Async concurrent RSS fetching — all feeds fetched in parallel with asyncio.gather + httpx, bounded by semaphore (default 10 concurrent). Previously sequential: ~40 feeds × 2-5s each = minutes. Now ~10 at a time.
Concurrent Ollama embeddings — embedding vectors for all articles pre-computed in parallel before the clustering loop (bounded by semaphore, default 4). Previously one-by-one during clustering.
Concurrent LLM enrichment — entity extraction / topic classification / sentiment calls run concurrently across all clusters, bounded by per-provider semaphore:
openrouter: 2 free tier
openai: 5
groq: 8
Override via NEWS_LLM_CONCURRENCY_<PROVIDER> env var
Per-cluster retry with backoff — failed LLM calls retry up to 3 times (2s, 4s, 8s backoff) before marking the cluster as failed. Failed clusters are automatically retried on the next polling cycle.
Cross-cycle failure recovery — get_failed_enrichment_clusters() queries the DB for clusters with enrichment_failed_at set but below the retry threshold, so transient failures self-heal.
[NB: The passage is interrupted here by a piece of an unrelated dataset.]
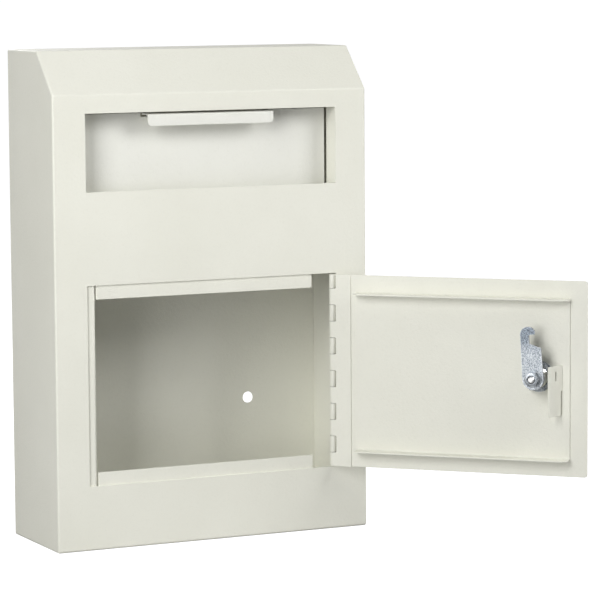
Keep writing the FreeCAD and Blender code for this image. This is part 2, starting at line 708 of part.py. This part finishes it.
def slot_cheek(side):
    """Angle beside the slot. Its leg lines the recess, and a tab below the sill carries the rod."""
    low = PIVOT_Z - CHEEK_OVER
    high = BASE_Z + SLOT_TOP + CHEEK_OVER
    face = side * JAMB_X
    back = side * (JAMB_X + SHEET)
    lap = side * (JAMB_X + CHEEK_LAP)
    rear = FRONT_INNER_Y + CHEEK_DEPTH
    cheek = box(min(face, back), max(face, back), FRONT_INNER_Y, rear, low, high)
    cheek = cheek.fuse(box(min(face, lap), max(face, lap), FRONT_INNER_Y, FRONT_INNER_Y + SHEET, low, high))
    tab_top = BASE_Z + SLOT_BOTTOM - CHEEK_TAB_BELOW_SILL
    tab = box(min(face, back), max(face, back), rear - OVERCUT, PIVOT_Y + CHEEK_TAB_REAR, low, tab_top)
    over = side * OVERCUT
    hole_start = Vector(face - over, PIVOT_Y, PIVOT_Z)
    hole_end = Vector(back + over, PIVOT_Y, PIVOT_Z)
    hole = rod(ROD_RADIUS + ROD_CLEARANCE, hole_start, hole_end)
    return cheek.fuse(tab).cut(hole).removeSplitter()


def slot_cheek_left():
    return slot_cheek(-1)


def slot_cheek_right():
    return slot_cheek(1)


def flap_rest_angle():
    """Angle under the slot. The flap's tail meets its rear edge when the flap is shut."""
    half = JAMB_X - REST_ANGLE_END_GAP
    leg_top = PIVOT_Z - FLAP_TAIL_BELOW_PIVOT + REST_LEG_OVER_TAIL
    path = [
        Vector(-half, FLAP_Y - REST_LEG_GAP, leg_top),
        Vector(-half, FRONT_INNER_Y, leg_top),
        Vector(-half, FRONT_INNER_Y, leg_top - REST_ANGLE_LAP),
    ]
    return folded(path, SHEET, SMALL_BEND, Vector(2 * half, 0, 0))


NODES = [
    shell, back_panel, stop_strip_top, stop_strip_bottom, latch_angle, slot_cheek_left, slot_cheek_right,
    flap_rest_angle, hinge_leaf_frame, hinge_pin,
    flap_panel, flap_wing_left, flap_wing_right, flap_baffle, flap_rod,
    door_plate, door_stiffener, cam_bracket, hinge_leaf_door, lock_housing, lock_washer, lock_nut,
    lock_plug, lock_cam, cam_washer, cam_nut,
]

os.makedirs("parts", exist_ok=True)
for make in NODES:
    shape = make()
    name = make.__name__
    print(name, "solids", len(shape.Solids), "valid", shape.isValid(), "volume", round(shape.Volume, 1))
    shape.Solids[0].exportStep("parts/" + name + ".step")
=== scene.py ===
"""Looks, light and camera for the wall-mounted parcel drop box. Metres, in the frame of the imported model."""

import json
import math

import bmesh
import bpy
from mathutils import Matrix, Vector


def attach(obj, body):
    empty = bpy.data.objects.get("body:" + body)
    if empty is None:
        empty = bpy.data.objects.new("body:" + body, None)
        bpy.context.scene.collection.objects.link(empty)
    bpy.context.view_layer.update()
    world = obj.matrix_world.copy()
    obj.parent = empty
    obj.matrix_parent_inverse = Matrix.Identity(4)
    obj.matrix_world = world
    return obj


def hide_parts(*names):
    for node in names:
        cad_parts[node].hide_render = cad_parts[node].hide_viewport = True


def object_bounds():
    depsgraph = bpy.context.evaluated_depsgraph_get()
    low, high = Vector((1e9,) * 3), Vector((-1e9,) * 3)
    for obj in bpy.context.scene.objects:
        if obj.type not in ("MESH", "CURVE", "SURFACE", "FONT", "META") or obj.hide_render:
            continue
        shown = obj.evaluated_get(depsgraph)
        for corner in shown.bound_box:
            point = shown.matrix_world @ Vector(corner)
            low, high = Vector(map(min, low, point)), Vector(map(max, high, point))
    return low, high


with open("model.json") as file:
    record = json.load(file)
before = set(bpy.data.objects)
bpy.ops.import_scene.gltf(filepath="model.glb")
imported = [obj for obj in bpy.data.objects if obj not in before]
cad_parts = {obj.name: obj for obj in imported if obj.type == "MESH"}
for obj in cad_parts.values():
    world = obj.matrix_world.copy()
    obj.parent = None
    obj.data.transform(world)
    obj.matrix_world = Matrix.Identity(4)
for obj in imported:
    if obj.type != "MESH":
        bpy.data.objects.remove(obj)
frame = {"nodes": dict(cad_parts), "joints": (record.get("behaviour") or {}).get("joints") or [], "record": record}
cad_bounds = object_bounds()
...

LLM provider retries — _call_groq and _call_openai now have the same retry logic as _call_openrouter (2 retries, exponential backoff on 429/500/502/503, empty response handling).
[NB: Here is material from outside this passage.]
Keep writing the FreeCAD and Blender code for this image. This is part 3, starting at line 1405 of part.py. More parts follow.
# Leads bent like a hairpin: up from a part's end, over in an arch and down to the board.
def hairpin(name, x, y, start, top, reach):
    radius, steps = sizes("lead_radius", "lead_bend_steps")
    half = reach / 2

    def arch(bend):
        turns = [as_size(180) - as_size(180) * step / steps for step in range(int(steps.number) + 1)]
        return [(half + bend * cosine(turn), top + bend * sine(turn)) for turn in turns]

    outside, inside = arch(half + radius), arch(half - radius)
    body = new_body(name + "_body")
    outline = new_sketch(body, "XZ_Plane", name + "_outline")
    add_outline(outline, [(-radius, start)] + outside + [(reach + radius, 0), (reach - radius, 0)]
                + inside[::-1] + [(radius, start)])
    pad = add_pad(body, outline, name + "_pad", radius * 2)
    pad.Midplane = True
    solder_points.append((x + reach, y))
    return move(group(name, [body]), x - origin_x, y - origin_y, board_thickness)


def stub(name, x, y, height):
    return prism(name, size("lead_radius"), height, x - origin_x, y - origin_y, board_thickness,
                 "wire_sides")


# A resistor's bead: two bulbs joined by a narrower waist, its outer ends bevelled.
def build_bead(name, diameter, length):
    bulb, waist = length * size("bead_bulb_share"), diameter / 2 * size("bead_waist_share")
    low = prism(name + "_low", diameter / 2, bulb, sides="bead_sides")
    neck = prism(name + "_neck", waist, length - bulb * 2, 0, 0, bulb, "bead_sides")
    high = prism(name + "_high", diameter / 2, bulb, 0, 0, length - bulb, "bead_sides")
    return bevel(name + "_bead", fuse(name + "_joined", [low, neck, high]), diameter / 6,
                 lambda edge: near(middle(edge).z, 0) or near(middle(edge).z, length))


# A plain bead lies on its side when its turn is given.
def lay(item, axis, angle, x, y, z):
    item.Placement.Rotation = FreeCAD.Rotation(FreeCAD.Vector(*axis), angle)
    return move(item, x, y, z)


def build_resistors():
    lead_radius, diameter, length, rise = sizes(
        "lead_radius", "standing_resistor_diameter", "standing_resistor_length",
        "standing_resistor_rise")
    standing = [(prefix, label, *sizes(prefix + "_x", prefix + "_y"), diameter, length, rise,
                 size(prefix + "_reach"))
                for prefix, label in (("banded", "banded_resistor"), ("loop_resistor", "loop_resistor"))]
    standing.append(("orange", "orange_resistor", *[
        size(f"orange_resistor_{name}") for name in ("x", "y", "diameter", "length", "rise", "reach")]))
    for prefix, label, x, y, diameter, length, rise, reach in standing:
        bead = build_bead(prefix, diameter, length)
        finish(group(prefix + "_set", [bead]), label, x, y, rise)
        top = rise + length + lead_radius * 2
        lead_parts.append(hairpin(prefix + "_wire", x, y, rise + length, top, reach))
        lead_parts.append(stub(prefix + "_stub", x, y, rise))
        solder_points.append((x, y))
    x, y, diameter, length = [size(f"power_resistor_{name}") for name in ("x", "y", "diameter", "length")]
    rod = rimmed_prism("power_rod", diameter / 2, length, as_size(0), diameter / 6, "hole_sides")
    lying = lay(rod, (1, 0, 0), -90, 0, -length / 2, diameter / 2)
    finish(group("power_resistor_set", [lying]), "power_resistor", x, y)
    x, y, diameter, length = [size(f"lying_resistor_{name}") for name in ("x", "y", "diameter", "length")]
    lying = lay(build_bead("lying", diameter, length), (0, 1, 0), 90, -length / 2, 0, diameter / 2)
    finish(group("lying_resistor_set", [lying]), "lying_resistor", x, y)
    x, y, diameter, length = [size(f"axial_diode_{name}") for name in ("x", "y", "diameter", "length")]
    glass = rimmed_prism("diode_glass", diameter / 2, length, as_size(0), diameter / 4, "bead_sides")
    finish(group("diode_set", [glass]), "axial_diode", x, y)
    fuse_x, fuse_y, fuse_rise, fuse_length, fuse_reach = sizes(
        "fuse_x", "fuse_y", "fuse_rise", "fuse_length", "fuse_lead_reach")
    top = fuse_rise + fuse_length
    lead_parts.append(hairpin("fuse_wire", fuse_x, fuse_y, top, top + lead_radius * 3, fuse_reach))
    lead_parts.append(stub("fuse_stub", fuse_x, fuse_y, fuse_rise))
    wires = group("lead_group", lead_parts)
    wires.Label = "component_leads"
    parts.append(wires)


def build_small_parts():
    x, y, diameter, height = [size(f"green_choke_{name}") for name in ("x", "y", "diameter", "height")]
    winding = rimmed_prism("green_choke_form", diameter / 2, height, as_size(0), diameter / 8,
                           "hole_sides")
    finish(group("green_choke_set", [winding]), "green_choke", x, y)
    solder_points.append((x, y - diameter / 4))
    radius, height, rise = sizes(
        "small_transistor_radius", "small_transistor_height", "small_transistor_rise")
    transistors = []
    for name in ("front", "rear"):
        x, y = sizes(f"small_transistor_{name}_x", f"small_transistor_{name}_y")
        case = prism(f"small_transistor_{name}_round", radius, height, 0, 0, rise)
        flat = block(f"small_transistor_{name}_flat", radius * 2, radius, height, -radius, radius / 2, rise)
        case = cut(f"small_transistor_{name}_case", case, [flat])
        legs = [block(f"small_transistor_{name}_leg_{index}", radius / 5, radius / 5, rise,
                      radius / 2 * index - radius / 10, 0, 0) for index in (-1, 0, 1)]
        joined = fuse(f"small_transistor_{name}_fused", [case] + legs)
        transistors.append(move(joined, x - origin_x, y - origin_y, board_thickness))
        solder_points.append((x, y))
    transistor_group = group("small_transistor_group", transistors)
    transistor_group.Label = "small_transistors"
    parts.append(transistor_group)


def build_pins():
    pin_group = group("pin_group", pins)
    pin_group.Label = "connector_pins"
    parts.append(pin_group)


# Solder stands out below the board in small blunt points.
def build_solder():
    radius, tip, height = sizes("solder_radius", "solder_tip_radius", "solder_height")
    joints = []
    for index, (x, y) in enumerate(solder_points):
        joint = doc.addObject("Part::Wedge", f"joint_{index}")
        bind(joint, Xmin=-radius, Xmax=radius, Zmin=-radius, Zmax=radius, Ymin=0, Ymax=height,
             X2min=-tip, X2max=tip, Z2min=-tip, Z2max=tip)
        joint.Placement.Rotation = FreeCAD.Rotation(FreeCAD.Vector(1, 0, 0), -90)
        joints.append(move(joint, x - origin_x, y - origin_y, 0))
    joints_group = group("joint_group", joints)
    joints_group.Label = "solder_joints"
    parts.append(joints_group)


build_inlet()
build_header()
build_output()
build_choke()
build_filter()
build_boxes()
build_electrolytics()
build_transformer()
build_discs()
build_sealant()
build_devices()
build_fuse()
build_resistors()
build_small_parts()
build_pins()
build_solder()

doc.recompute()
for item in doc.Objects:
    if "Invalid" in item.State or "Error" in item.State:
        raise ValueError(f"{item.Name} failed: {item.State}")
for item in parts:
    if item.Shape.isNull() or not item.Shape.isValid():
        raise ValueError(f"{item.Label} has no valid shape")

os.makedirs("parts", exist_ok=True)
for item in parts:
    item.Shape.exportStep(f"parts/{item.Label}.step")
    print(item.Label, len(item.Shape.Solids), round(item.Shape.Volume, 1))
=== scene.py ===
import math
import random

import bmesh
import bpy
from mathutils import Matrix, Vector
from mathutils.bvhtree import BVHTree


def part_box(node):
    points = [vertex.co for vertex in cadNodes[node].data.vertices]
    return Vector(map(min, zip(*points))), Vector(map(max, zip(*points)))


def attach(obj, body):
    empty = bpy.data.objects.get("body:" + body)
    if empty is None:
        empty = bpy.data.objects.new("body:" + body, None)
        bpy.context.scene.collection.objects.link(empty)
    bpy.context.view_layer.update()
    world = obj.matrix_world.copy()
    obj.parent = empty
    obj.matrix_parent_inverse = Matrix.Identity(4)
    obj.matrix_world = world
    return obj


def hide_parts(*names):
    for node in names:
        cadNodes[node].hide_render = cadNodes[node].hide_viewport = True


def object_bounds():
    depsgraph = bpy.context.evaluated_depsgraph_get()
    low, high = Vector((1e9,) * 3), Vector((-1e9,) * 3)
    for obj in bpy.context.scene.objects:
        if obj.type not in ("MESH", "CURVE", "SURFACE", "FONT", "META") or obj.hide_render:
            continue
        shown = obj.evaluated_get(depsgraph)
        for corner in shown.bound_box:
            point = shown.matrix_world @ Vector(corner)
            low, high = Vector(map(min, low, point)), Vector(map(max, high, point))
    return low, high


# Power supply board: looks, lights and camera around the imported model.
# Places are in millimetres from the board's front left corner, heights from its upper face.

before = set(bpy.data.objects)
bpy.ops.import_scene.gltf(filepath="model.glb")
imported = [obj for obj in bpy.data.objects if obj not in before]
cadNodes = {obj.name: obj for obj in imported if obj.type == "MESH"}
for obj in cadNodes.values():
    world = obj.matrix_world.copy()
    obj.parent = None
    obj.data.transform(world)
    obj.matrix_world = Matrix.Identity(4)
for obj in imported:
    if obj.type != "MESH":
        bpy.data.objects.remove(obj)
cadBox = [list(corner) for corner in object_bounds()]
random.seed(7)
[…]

get_latest_events() default changed — omitting topic now returns clusters from all topics instead of defaulting to "crypto". Pass topic="crypto" (or macro/regulation/ai/other) to filter.
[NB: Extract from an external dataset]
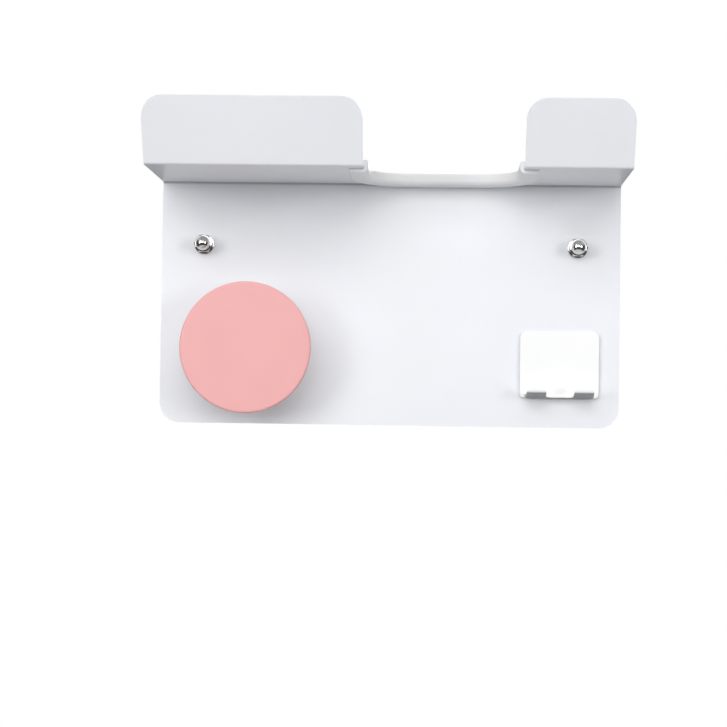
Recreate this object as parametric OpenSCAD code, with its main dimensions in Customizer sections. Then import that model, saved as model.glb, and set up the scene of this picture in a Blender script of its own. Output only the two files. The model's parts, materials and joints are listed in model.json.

Configuration — all concurrency limits configurable via env vars; see config.py for NEWS_RSS_MAX_CONCURRENCY, NEWS_OLLAMA_MAX_CONCURRENCY, NEWS_LLM_CONCURRENCY_<PROVIDER>.
Migration notes
No database schema changes.
If you relied on get_latest_events() without a topic argument returning only crypto clusters, pass topic="crypto" explicitly.
Concurrency defaults are conservative for free-rate-limit providers. Tune up via env vars if you have paid plans.
v0.2.0 — embedding-aware clustering and richer agent tools
Highlights
Optional Ollama embedding path for clustering (NEWS_EMBEDDINGS_ENABLED=true)